Dostların iki alameti
Hikmet ehli zatlar buyuruyor ki:
Allahü teâlânın dostlarının iki alameti vardır. Bu alametlere bakarak, onun Allahü teâlânın sevgili kulu olup olmadığı anlaşılır.
Birincisi, onlar Allah için yaşar, Allah için konuşur. Yaptıkları her iş Allah rızası içindir. Onlar, Allahü teâlânın emir ve yasakları için vardır.
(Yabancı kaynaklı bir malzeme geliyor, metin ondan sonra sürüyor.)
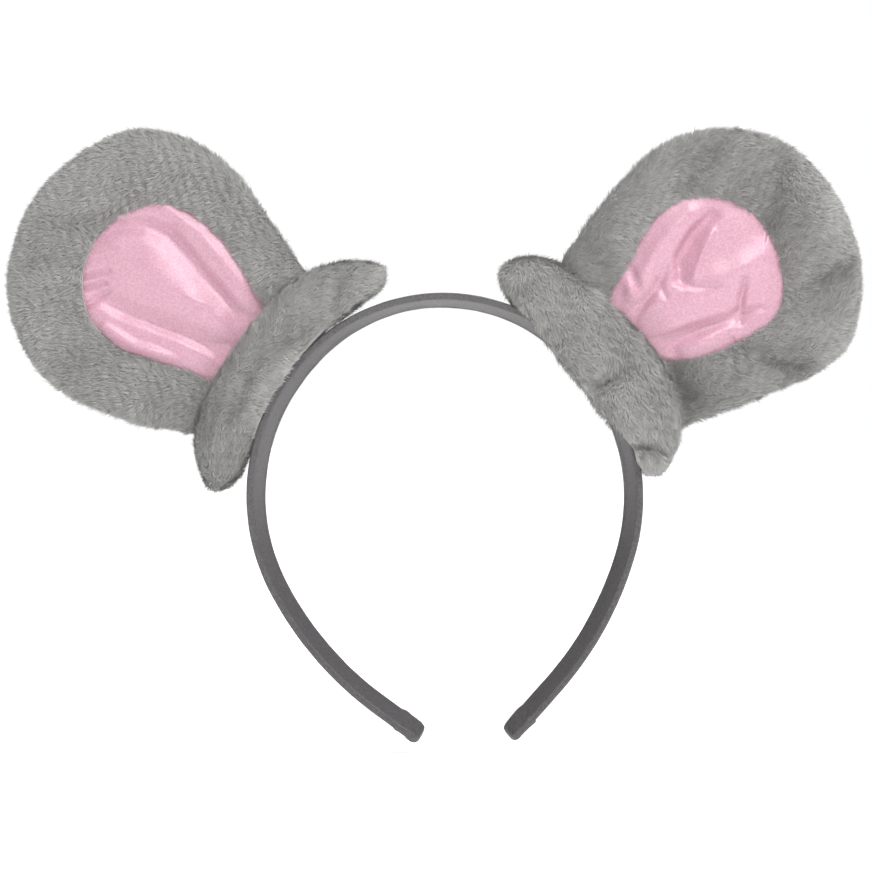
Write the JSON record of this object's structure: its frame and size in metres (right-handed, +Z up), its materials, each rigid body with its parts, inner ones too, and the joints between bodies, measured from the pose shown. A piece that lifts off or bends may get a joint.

İkincisi, Allahü teâlânın sıfatlarıyla sıfatlanmışlardır. Mesela Allahü teâlânın sıfatlarından biri rahmettir. Dinli dinsiz, canlı cansız, kâinatta ne varsa hepsinde Cenab-ı Hakk’ın şefkati, merhameti vardır. Bu zatlar da Allahü teâlânın bu şefkat, rahmet sıfatıyla sıfatlandıkları için kesinlikle, hiçbir canlıya zarar vermezler, intikam almazlar; ama onların kılıçları çok keskindir, kılıçları kâğıdı keser. Kılıçlarına çarpmamak gerekir. Cenab-ı Hakk’a çok yaklaştıkları için, Onda fani oldukları için, o yüce kudret sahibinin kudretiyledir. Allah muhafaza etsin!
Mevlana Halid-i Bağdadi hazretlerinin bir talebesi bir hata yapmış, yüz bin türlü özür dileyince, Mevlana hazretleri buyurmuş ki, (Benden özür dilemen yeter mi? Ben kırılınca, benim hocam, onun hocası, onun da hocası yani hepsi kırıldı, hangisini bulup özür dileyeceksin?)
Çok tehlikelidir. Ne iş yaparsak yapalım; ama saygı ve edepten geri kalmayalım; çünkü öyle bir yol ki, tasavvufun zirvesine ulaşsak, ilmin zirvesine ulaşsak, büyük zatlara karşı bir saygısız hareket yaparsak, hepsi elimizden çıkar.
Edeb, ilmin başı olduğu gibi, hem ortası, hem de sonudur. Edep, haddini bilmek, sınırı aşmamak demektir. Ailede, cemiyette, herkesin bir sınırı vardır. Bütün sıkıntı ve geçimsizlikler, hep haddi aşmaktan kaynaklanır. Herkes haddini bilip, sınırı aşmazsa, mesela evin hanımı da, erkek de, kendi sınırını bilip ona göre hareket ederse, o ev Cennet gibi olur. Cennet gibi olan evden ahirete gidenler de elbette Cennete gider. Her hususta dinimiz ne emrediyor, onu öğrenip, ona göre hareket eden, haddini bilmiş, sınırı aşmamış olur. O zaman ne kavga, ne geçimsizlik, ne de savaş olur. Dünya güllük gülistanlık olur. Herkesin sınırını ise, dinimiz bildirmektedir. Sınır tecavüzü yapmamalı, hiç kimsenin sınırına girmemeli! Neticede karşımızdaki de bir insandır, o da Allah’ın kuludur, kalbini kırmayalım. Peygamber efendimiz buyuruyor ki:
(Mahşerde, güneş bir mızrak boyu alçaldığı zaman, yedi sınıf insan, Arş’ın altında gölgelenecektir. Onlardan biri de müminin yüzüne sevgiyle, muhabbetle bakandır.)